Raporda, Almanya, Avusturya, Danimarka, Fransa, İspanya ve Norveç gibi ülkelerin mesleki eğitim sistemleri de ele alınarak Türkiye’nin eksiklikleri tespit edildi. Türkiye’nin mevcut mesleki eğitim altyapısı ve müfredatının uluslararası standartların gerisinde olduğu ifade edilirken, dijitalleşme ve yeşil dönüşümün bu süreci zorunlu kıldığına dikkat çekildi.
ASO’nun raporunda, “Büyük veri, yapay zeka, yenilenebilir enerji gibi yeni mesleklerin ortaya çıkması, mesleki eğitimin bu dönüşüme ayak uydurmasını gerektiriyor. Aksi takdirde iş gücü ile iş piyasası arasındaki beceri uçurumu daha da derinleşebilir” denildi.

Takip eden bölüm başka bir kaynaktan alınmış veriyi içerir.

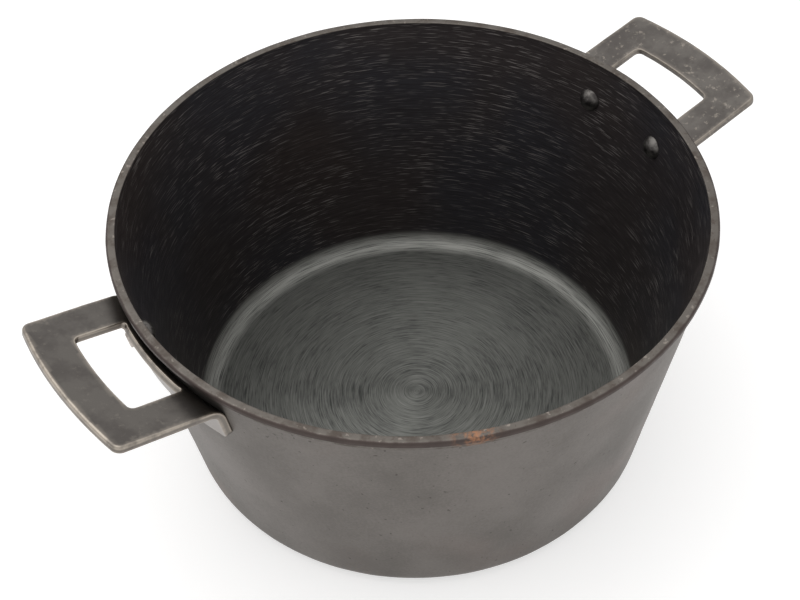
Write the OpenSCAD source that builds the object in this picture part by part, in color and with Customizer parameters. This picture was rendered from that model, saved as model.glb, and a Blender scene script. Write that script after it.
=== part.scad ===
// Cast iron roasting pot: a tapering cast bowl, turned inside, with two plate handles riveted on.
// Millimetres. The pot stands on z = 0 and turns about the Z axis; the handles point along +X and -X.

/* [Pot] */
// Diameter over the rim
rim_d = 250; // [200:1:300]
// Height from the underside to the top of the rim
pot_h = 125; // [100:1:150]
// Width of the flat ground face on top of the rim
rim_flat = 2.6; // [2:0.1:3.4]
// How far the rim stands out over the wall
rim_lip = 2.1; // [1.5:0.1:2.5]
// Depth of the outer face of the rim
rim_band = 2.4; // [1.8:0.1:3.5]
// Diameter where wall and underside would meet without their fillet
base_d = 205.4; // [180:0.1:214]
// Radius of the fillet between wall and underside
base_fillet = 10.5; // [6:0.5:14]
// Thickness of the floor
floor_t = 4.4; // [3.5:0.1:6]
// Diameter where the turned wall and the floor would meet without their fillet
floor_d = 197.2; // [180:0.1:200]
// Radius of the fillet between the turned wall and the floor
floor_fillet = 6; // [4:0.5:9]

/* [Handles] */
// Width of a handle across its arms
handle_w = 76.2; // [66:0.2:84]
// How far a handle reaches out past the rim, along its plate
handle_reach = 38.7; // [34:0.1:44]
// Thickness of the plate
plate_t = 3.2; // [2.5:0.1:4]
// Upward tilt of the plate
plate_tilt = 12.7; // [5:0.1:18]
// Depth of the plate's top face below the rim, straight under the rim's edge
plate_drop = 8.3; // [7:0.1:10]
// Radius of the arc that ends the plate
end_arc = 186; // [150:1:220]
// Radius of the plate's two outer corners
corner_r = 4; // [2:0.5:8]
// Width of the window
window_w = 44; // [36:0.5:48]
// How far the window reaches out past the rim, along the plate
window_reach = 22; // [18:0.5:26]
// Radius of the arc that ends the window
window_arc = 149; // [120:1:180]
// Radius of the window's corners
window_corner = 2.6; // [1.5:0.1:4]
// Radius of the bend between plate and flange, on the side of the wall
bend_r = 8; // [6:0.1:9]
// Height of the flange's lower edge below the rim
flange_drop = 26.3; // [24:0.1:32]

/* [Rivets] */
// Angle of each rivet from the middle of its handle
rivet_angle = 10.15; // [8:0.05:12]
// Depth of the rivets below the rim, on the inside
rivet_drop = 18.5; // [17:0.1:20]
// Diameter of the shank
shank_d = 6; // [5:0.1:7]
// Diameter of the domed head inside the pot
head_d = 10.4; // [8:0.1:12]
// Height of the domed head
head_h = 3.2; // [2:0.1:4]
// Diameter of the tail outside the flange
tail_d = 6.4; // [6.2:0.1:9]
// Height of the tail
tail_h = 2.4; // [1.5:0.1:3]
// Chamfer round the end of the tail
tail_chamfer = 0.5; // [0.2:0.1:0.8]

/* [Hidden] */
$fn = 96;
EPS = 0.01;
FAR = 400;

rim_r = rim_d / 2;
// Outer radius of the wall just under the rim, and its level
wall_top_r = rim_r - rim_lip;
wall_top_z = pot_h - rim_band - rim_lip / 2;
// Lean of the outer wall from the vertical
wall_lean = atan((wall_top_r - base_d / 2) / wall_top_z);
// Inner edge of the rim, inside the ground face and the worn outer edge
rim_round = 1.2;
mouth_r = rim_r - rim_round - rim_flat;
// Lean of the turned inner wall
inner_lean = atan((mouth_r - floor_d / 2) / (pot_h - floor_t));
// Clearance between a shank and its hole, on the radius
hole_gap = 0.05;

// Outer and inner radius of the wall at height z
function outer_r(z) = base_d / 2 + z * tan(wall_lean);
function inner_r(z) = floor_d / 2 + (z - floor_t) * tan(inner_lean);

// Centre of the bend: one radius from the wall, and one below the plate's top face less a hair
bend_z = 0.05 + (pot_h - plate_drop - bend_r / cos(plate_tilt)
    + (base_d / 2 + bend_r / cos(wall_lean) - rim_r) * tan(plate_tilt))
    / (1 - tan(wall_lean) * tan(plate_tilt));
bend_x = outer_r(bend_z) + bend_r / cos(wall_lean);

// Rivet axis: it starts on the turned wall and runs square to the outer wall
rivet_z = pot_h - rivet_drop;
rivet_r = inner_r(rivet_z);
// Length along the axis from the turned wall to the outside of the flange
wall_span = (outer_r(rivet_z) - rivet_r) * cos(wall_lean);
grip = wall_span + plate_t;
// The head's flat underside stands off the turned wall by its hollow and by its extra lean
head_seat = head_d * head_d / 8 / rivet_r + head_d / 2 * sin(inner_lean - wall_lean);

// Points of an arc round [cx, cz], from one angle to another
function arc(cx, cz, r, from, to, steps = 12) =
    [for (i = [0 : steps])
        let (a = from + (to - from) * i / steps)
            [cx + r * cos(a), cz + r * sin(a)]];

// Fillet in the corner where a level face meets a wall that leans outward, from level to wall
function foot_arc(corner_x, level, lean, r) =
    arc(corner_x - r * tan((90 - lean) / 2), level + r, r, -90, -lean);

// Section of the pot, radius against height, as one closed outline
function pot_outline() = concat(
    [[0, 0]],
    foot_arc(base_d / 2, 0, wall_lean, base_fillet),
    // The rim stands out over the wall on a sloping underside and is worn round outside
    [[wall_top_r, wall_top_z], [rim_r, pot_h - rim_band]],
    arc(rim_r - rim_round, pot_h - rim_round, rim_round, 0, 90),
    // Back down the turned wall and across the floor
    [[mouth_r, pot_h]],
    reverse(foot_arc(floor_d / 2, floor_t, inner_lean, floor_fillet)),
    [[0, floor_t]]
);

function reverse(points) = [for (i = [len(points) - 1 : -1 : 0]) points[i]];

// Places its children at one rivet of one handle, the rivet axis along +Z and pointing outward
module at_rivet(side, end) {
    rotate([0, 0, side + end * rivet_angle])
        translate([rivet_r, 0, rivet_z])
            rotate([0, 90 + wall_lean, 0])
                children();
}

module rivet_hole(side, end) {
    at_rivet(side, end)
        translate([0, 0, -10])
            cylinder(d = shank_d + 2 * hole_gap, h = 40);
}

// Body: one casting with a bowl turned out of it
module pot_body() {
    color("#4a4744")
        difference() {
            rotate_extrude() polygon(pot_outline());
            for (side = [0, 180], end = [-1, 1]) rivet_hole(side, end);
        }
}

// Plane of a plate: x runs outward along the plate from the pot's axis, z is zero on its top face
module on_plate() {
    translate([rim_r, 0, pot_h - plate_drop])
        rotate([0, -plate_tilt, 0])
            translate([-rim_r, 0, 0])
                children();
}

// A strip along x with an arc at its outer end and both outer corners rounded
module arc_ended_strip(width, reach, arc, corner) {
    tip = rim_r + reach;
    middle = tip - arc;
    corner_y = width / 2 - corner;
    corner_x = middle + sqrt(pow(arc - corner, 2) - pow(corner_y, 2));
    // Where the end arc touches each corner circle
    touch_y = corner_y * arc / (arc - corner);
    translate([0, -width / 2]) square([corner_x, width]);
    intersection() {
        translate([middle, 0]) circle(r = arc, $fn = 360);
        translate([0, -touch_y]) square([tip, 2 * touch_y]);
    }
    for (s = [-1, 1]) translate([corner_x, s * corner_y]) circle(r = corner);
}

// The window: its inner side runs parallel to the wall
module window_outline() {
    difference() {
        arc_ended_strip(window_w, window_reach, window_arc, window_corner);
        circle(r = rim_r + 0.3, $fn = 360);
    }
}

// Section of flange and bend, to be swept round the pot; x is the radius
module flange_profile() {
    low_z = pot_h - flange_drop;
    face = plate_t / cos(wall_lean);
    polygon([
        [outer_r(low_z), low_z],
        [outer_r(low_z) + face, low_z],
        [outer_r(bend_z) + face, bend_z],
        [outer_r(bend_z), bend_z]
    ]);
    // Quarter of a ring, from the flange up and over to the plate
    intersection() {
        difference() {
            translate([bend_x, bend_z]) circle(r = bend_r);
            translate([bend_x, bend_z]) circle(r = bend_r - plate_t);
        }
        polygon([
            [bend_x - 2 * bend_r, bend_z],
            [bend_x, bend_z],
            [bend_x - tan(plate_tilt) * 2 * bend_r, bend_z + 2 * bend_r],
            [bend_x - 2 * bend_r, bend_z + 2 * bend_r]
        ]);
    }
}

// Handle that points along +X
module handle() {
    color("#6b6763")
        difference() {
            union() {
                // Plate, from the bend outward
                difference() {
                    on_plate()
                        translate([0, 0, -plate_t])
                            linear_extrude(height = plate_t)
                                arc_ended_strip(handle_w, handle_reach, end_arc, corner_r);
                    // It reaches half a millimetre into the bend
                    cylinder(r = bend_x - bend_r * sin(plate_tilt) - 0.5, h = FAR, $fn = 360);
                }
                // Flange and bend, cut square to the handle's width
                intersection() {
                    rotate([0, 0, -30])
                        rotate_extrude(angle = 60, $fn = 360) flange_profile();
                    translate([0, -handle_w / 2, 0]) cube([FAR, handle_w, FAR]);
                    // Nothing stands above the top face of the plate
                    on_plate() translate([0, -FAR / 2, -FAR]) cube([FAR, FAR, FAR]);
                }
            }
            on_plate()
                translate([0, 0, -plate_t - 1])
                    linear_extrude(height = plate_t + 2) window_outline();
            for (end = [-1, 1]) rivet_hole(0, end);
        }
}

module handle_right() {
    handle();
}

module handle_left() {
    rotate([0, 0, 180]) handle();
}

// Rivet: a domed head inside the pot, a shank, and a tail set against the flange
module rivet(side, end) {
    dome_r = (pow(head_d / 2, 2) + head_h * head_h) / 2 / head_h;
    color("#3a3836")
        at_rivet(side, end) {
            // Dome, cut from a ball
            translate([0, 0, -head_seat])
                intersection() {
                    translate([0, 0, dome_r - head_h]) sphere(r = dome_r);
                    translate([0, 0, -head_h - 1]) cylinder(d = head_d + 2, h = head_h + 1);
                }
            translate([0, 0, -head_seat - EPS])
                cylinder(d = shank_d, h = grip + head_seat + 2 * EPS);
            translate([0, 0, grip])
                cylinder(d = tail_d, h = tail_h - tail_chamfer);
            translate([0, 0, grip + tail_h - tail_chamfer])
                cylinder(d1 = tail_d, d2 = tail_d - 2 * tail_chamfer, h = tail_chamfer);
        }
}

// Front is -Y and back is +Y
module rivet_right_front() { rivet(0, -1); }
module rivet_right_back() { rivet(0, 1); }
module rivet_left_front() { rivet(180, 1); }
module rivet_left_back() { rivet(180, -1); }

pot_body();
handle_left();
handle_right();
rivet_left_front();
rivet_left_back();
rivet_right_front();
rivet_right_back();
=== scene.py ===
"""Cast iron roasting pot: a turned bowl with a riveted plate handle on each side.

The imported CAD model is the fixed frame. The pot stands on z = 0 and turns about Z, its
handles point along +X and -X, and its front is -Y. Sizes in the classes are millimetres,
and the meshes are metres.
"""

import logging
import math
from collections.abc import Sequence
from dataclasses import dataclass
from enum import Enum

import bpy
import numpy as np
from mathutils import Matrix, Vector, geometry, noise


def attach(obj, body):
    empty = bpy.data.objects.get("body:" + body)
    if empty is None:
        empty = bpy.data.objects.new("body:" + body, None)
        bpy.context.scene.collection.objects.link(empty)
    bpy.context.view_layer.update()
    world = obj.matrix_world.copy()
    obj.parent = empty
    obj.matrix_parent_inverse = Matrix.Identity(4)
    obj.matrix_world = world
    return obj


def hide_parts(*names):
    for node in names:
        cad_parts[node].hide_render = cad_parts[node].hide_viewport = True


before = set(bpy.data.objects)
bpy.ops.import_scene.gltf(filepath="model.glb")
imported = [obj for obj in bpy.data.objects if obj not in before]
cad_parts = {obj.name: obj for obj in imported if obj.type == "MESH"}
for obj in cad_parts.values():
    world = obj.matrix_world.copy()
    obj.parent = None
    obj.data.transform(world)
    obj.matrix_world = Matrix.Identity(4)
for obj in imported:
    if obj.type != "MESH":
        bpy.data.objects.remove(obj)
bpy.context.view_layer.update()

MM = 0.001
BODY = "root"
log = logging.getLogger("roasting_pot")


class Zone(Enum):
    """Part of the pot's surface that has a finish of its own."""

    OUTSIDE = 0
    RIM = 1
    INSIDE = 2


class Side(Enum):
    """Side of the pot that a handle is on, as its angle about Z in degrees."""

    RIGHT = 0.0
    LEFT = 180.0


class End(Enum):
    """End of a handle that a rivet is at, as a factor on the rivet's angle for the right handle."""

    FRONT = -1.0
    BACK = 1.0


def tone(red: float, green: float, blue: float) -> tuple[float, float, float, float]:
    """Colour as the shaders take it.

    Args:
        red: red of the colour as seen on a screen, 0 to 255.
        green: green, likewise.
        blue: blue, likewise.

    Returns:
        The linear colour with full alpha.
    """
    shares = [c / 255 for c in (red, green, blue)]
    linear = [s / 12.92 if s <= 0.04045 else ((s + 0.055) / 1.055) ** 2.4 for s in shares]
    return (linear[0], linear[1], linear[2], 1.0)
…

Türkiye’nin, OECD ülkeleri arasında genç işsizlik oranının en yüksek olduğu ülkelerden biri olduğuna dikkat çekilen raporda, işverenlerin beceri eksiklikleri nedeniyle nitelikli çalışan bulmada zorlandığına işaret ediliyor. Mesleki ve teknik lise mezunlarının iş gücüne katılım oranı görece yüksek olsa da, işverenler tarafından bu mezunların yeterli niteliklere sahip bulunmaması, istihdamlarını zorlaştıran bir engel olarak öne çıkıyor.

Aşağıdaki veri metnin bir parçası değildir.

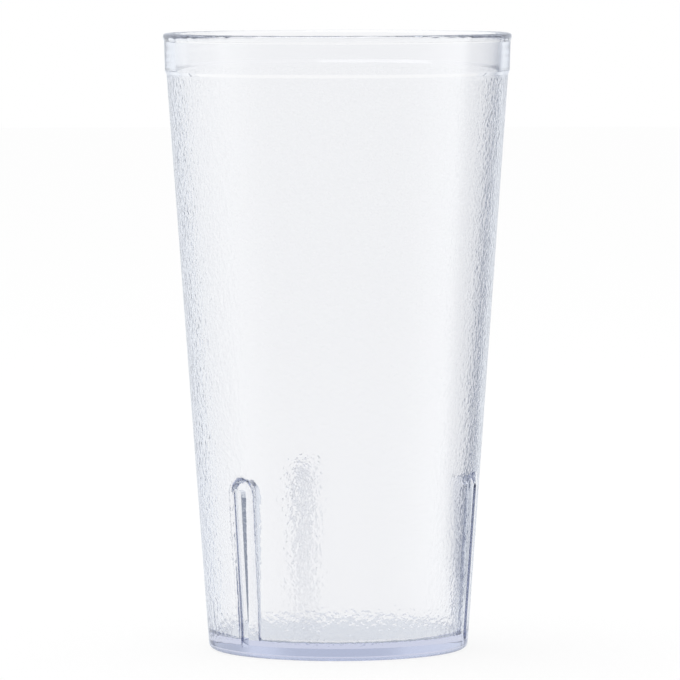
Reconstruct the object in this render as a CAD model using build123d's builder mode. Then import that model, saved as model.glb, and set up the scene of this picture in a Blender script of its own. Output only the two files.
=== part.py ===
from build123d import *
from math import radians, tan
import os

# A clear stacking tumbler for cold drinks, moulded in one piece of styrene plastic.
# Its wall is a plain cone, pebbled outside, under a smooth band that ends in a small lip bead.
# Low on the wall, three upright grooves are pressed in from outside. Each one stands up inside
# as a rib, and the foot of the next tumbler in a stack sits on the tops of the three ribs.
# Lengths are in millimetres. The origin is the centre of the foot, and +Z runs up to the rim.

# Overall form
height = 155.8
rim_diameter = 88.0
foot_diameter = 65.5  # where the cone of the wall meets the table
wall_thickness = 2.2  # measured level

# Smooth band and lip bead at the rim
band_height = 10.0
band_step = 0.35  # how far the band stands out from the pebbled wall
band_draft = 1.8  # degrees
bead_height = 2.0
bead_step = 0.25
bead_slope_height = 0.6
lip_crown = 0.65  # how far the middle of the lip stands above its two edges

# Floor and foot
floor_height = 4.4  # from the table to the inside floor
floor_bevel = 0.8
foot_round = 1.2
foot_ring_width = 3.0  # the flat ring that stands on the table
recess_depth = 0.7

# Stacking grooves outside, and the ribs that they make inside
groove_count = 3
groove_azimuth = -45.0  # degrees from the front, seen from above
groove_width = 2.5
groove_height = 42.4
groove_inset = 0.45  # from the foot's radius in to the groove's flat back
rib_wall = 2.1  # plastic beside and above a groove
rib_edge_round = 0.6

# Radii of the cone, worked out from the rim and the foot
foot_radius = foot_diameter / 2
rim_radius = rim_diameter / 2
band_bottom = height - band_height
bead_bottom = height - bead_height
band_top_radius = rim_radius - bead_step
band_bottom_radius = band_top_radius - (bead_bottom - band_bottom) * tan(radians(band_draft))
wall_top_radius = band_bottom_radius - band_step
taper = (wall_top_radius - foot_radius) / band_bottom


def inside_radius(z):
    """Radius of the plain inside cone at a height."""
    return foot_radius + taper * z - wall_thickness


# The groove's back and the rib's face both stand upright, a wall's thickness apart
groove_back_radius = foot_radius - groove_inset
rib_face_radius = groove_back_radius - wall_thickness


def upright_planes(radius):
    """One plane for each groove, facing outwards at a radius, with its own Y up."""
    turns = [groove_azimuth - 90 + turn * 360 / groove_count for turn in range(groove_count)]
    outwards = [Vector(1, 0, 0).rotate(Axis.Z, turn) for turn in turns]
    return [
        Plane(origin=out * radius, x_dir=Vector(0, 0, 1).cross(out), z_dir=out) for out in outwards
    ]


def upright_bars(radius, width, top, bottom):
    """One round-topped bar for each groove, with its flat face standing upright at a radius."""
    with BuildPart() as bars:
        with BuildSketch(*upright_planes(radius)):
            with Locations((0, top - width / 2)):
                Circle(width / 2)
                Rectangle(width, top - width / 2 - bottom, align=(Align.CENTER, Align.MAX))
        extrude(amount=rim_radius - radius)
    return bars.part


def distance_from_axis(face):
    """How far the middle of a face stands from the tumbler's axis."""
    middle = face.center()
    return Vector(middle.X, middle.Y).length


# The space inside: a smooth cone with three upright slots, where the ribs stand
rib_width = groove_width + 2 * rib_wall
rib_height = groove_height + rib_wall
core_top = height + wall_thickness

with BuildPart() as rib_slots:
    add(upright_bars(rib_face_radius, rib_width, rib_height, 0))
    rib_faces = rib_slots.faces().sort_by(distance_from_axis)[:groove_count]
    fillet(rib_faces.edges(), radius=rib_edge_round)

with BuildPart() as inside:
    with BuildSketch(Plane.XZ) as inside_section:
        with BuildLine():
            Polyline(
                (0, floor_height),
                (inside_radius(floor_height), floor_height),
                (inside_radius(core_top), core_top),
                (0, core_top),
                close=True,
            )
        make_face()
        floor_corner = inside_section.vertices().group_by(Axis.Y)[0].sort_by(Axis.X)[-1]
        chamfer(floor_corner, length=floor_bevel)
    revolve(axis=Axis.Z)
    add(rib_slots.part, mode=Mode.SUBTRACT)


# The tumbler: the outside form, less the grooves and the space inside
recess_radius = foot_radius - foot_round - foot_ring_width
lip_bottom = height - lip_crown
lip_inside_radius = inside_radius(lip_bottom)
lip_middle_radius = (rim_radius + lip_inside_radius) / 2

with BuildPart() as tumbler:
    with BuildSketch(Plane.XZ) as outside_section:
        with BuildLine():
            side = Polyline(
                (0, recess_depth),
                (recess_radius, recess_depth),
                (recess_radius + recess_depth, 0),
                (foot_radius, 0),
                (wall_top_radius, band_bottom),
                (band_bottom_radius, band_bottom),
                (band_top_radius, bead_bottom),
                (rim_radius, bead_bottom + bead_slope_height),
                (rim_radius, lip_bottom),
            )
            lip = ThreePointArc(side @ 1, (lip_middle_radius, height), (lip_inside_radius, lip_bottom))
            Polyline(lip @ 1, (0, lip_bottom), side @ 0)
        make_face()
        foot_corner = outside_section.vertices().group_by(Axis.Y)[0].sort_by(Axis.X)[-1]
        fillet(foot_corner, radius=foot_round)
    revolve(axis=Axis.Z)
    add(upright_bars(groove_back_radius, groove_width, groove_height, 0), mode=Mode.SUBTRACT)
    add(inside.part, mode=Mode.SUBTRACT)

tumbler.part.label = "tumbler"

os.makedirs("parts", exist_ok=True)
export_step(tumbler.part, "parts/tumbler.step")
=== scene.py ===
from math import asin, cos, hypot, pi, radians, sin, sqrt

import bmesh
import bpy
from mathutils import Matrix, Vector, noise


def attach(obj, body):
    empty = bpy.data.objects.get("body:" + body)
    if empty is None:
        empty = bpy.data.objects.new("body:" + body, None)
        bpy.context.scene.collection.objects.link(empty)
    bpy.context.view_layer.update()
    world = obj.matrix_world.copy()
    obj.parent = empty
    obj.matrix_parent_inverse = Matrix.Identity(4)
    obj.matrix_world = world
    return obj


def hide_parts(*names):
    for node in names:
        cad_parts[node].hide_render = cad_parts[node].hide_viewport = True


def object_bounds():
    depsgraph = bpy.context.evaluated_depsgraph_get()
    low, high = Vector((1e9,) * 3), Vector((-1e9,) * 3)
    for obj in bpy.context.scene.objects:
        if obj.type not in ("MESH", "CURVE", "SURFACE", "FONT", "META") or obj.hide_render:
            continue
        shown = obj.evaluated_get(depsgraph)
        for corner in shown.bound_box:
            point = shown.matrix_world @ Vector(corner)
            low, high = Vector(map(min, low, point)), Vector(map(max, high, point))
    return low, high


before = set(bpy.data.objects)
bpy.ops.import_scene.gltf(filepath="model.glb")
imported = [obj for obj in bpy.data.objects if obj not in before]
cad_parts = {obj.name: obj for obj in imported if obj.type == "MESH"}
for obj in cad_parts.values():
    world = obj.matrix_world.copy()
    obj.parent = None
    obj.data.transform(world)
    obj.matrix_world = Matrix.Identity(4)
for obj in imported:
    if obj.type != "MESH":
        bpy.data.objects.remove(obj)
cad_low, cad_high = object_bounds()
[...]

Raporda, bu sorunun çözülmesi için Milli Eğitim Bakanlığı ve İŞKUR arasında daha sıkı bir iş birliği gerektiği vurgulandı. Ayrıca, eğitim ile iş gücü piyasası ihtiyaçları arasındaki uyumsuzluğu gidermek için kapsamlı bir eğitim reformunun şart olduğu ifade ediliyor.
Raporda, Türkiye’de mesleki eğitimin genellikle "niteliksiz öğrencilerin eğitimi" olarak algılandığına dikkat çekilerek, bu algının değiştirilmesi gerektiği ifade ediliyor. Almanya ve Finlandiya gibi ülkelerde mesleki eğitimin prestijinin yüksek olduğuna vurgu yapılırken, Türkiye'nin bu algıyı kırmak için mesleki eğitimin kalitesini artırarak daha nitelikli öğrencileri çekmesi gerektiği belirtiliyor.
ASO’nun raporunda, Almanya’daki ikili eğitim sisteminin işyeri ve okul temelli öğrenmeyi bir araya getirerek mesleki eğitimi iş gücü piyasasına entegre etme açısından örnek gösteriliyor. Türkiye’de de bu modelin uygulanmasının, sanayi ve eğitim kurumları arasında daha güçlü bir iş birliği gerektirdiği ifade ediliyor. Ayrıca, Avusturya ve Danimarka’daki çıraklık eğitim modellerinin Türkiye için bir rehber olabileceği vurgulanıyor.
Türkiye’deki mesleki eğitim müfredatının sanayinin ihtiyaçlarına uygun hale getirilmesi gerektiği belirtiliyor. İşverenlerin, mevcut beceri setlerine sahip nitelikli iş gücü bulma konusundaki şikayetlerinin azaltılabilmesi için eğitim müfredatlarının sanayinin taleplerine göre yeniden düzenlenmesi gerektiği ifade ediliyor. Ayrıca, Mesleki ve Teknik Anadolu Liselerinin akademik eğitimdeki yetersizliklerine dikkat çekilerek müfredat reformları ve öğretmen eğitimine yönelik yatırımların önemi vurgulanıyor.
ASO Başkanı Seyit Ardıç, raporla ilgili yaptığı açıklamada, Türkiye’nin iş gücü kalitesini artırmak ve genç işsizlik oranlarını düşürmek için kapsamlı bir mesleki eğitim reformunun kritik bir adım olduğunu belirtti. Ardıç, "Sanayideki beceri ihtiyaçlarını karşılayacak, teknolojik donanımı yüksek bir mesleki eğitim ekosistemi oluşturmak, Türkiye’nin hem iş gücü kalitesini artıracak hem de genç işsizlik oranlarını düşürmek için kritik bir adım olacak" dedi.
Ankara Sanayi Odası’nın yayımladığı bu rapor, Türkiye’nin mesleki eğitim sistemindeki eksiklikleri ve çözüm önerilerini ortaya koyuyor. Sanayinin gelişmesi ve ekonomik kalkınmanın hızlanması için mesleki eğitimin daha etkin hale getirilmesi gerektiği vurgulanan rapor, iş gücü piyasasında önemli bir denge kurulabilmesi için kapsamlı bir reform çağrısı yapıyor.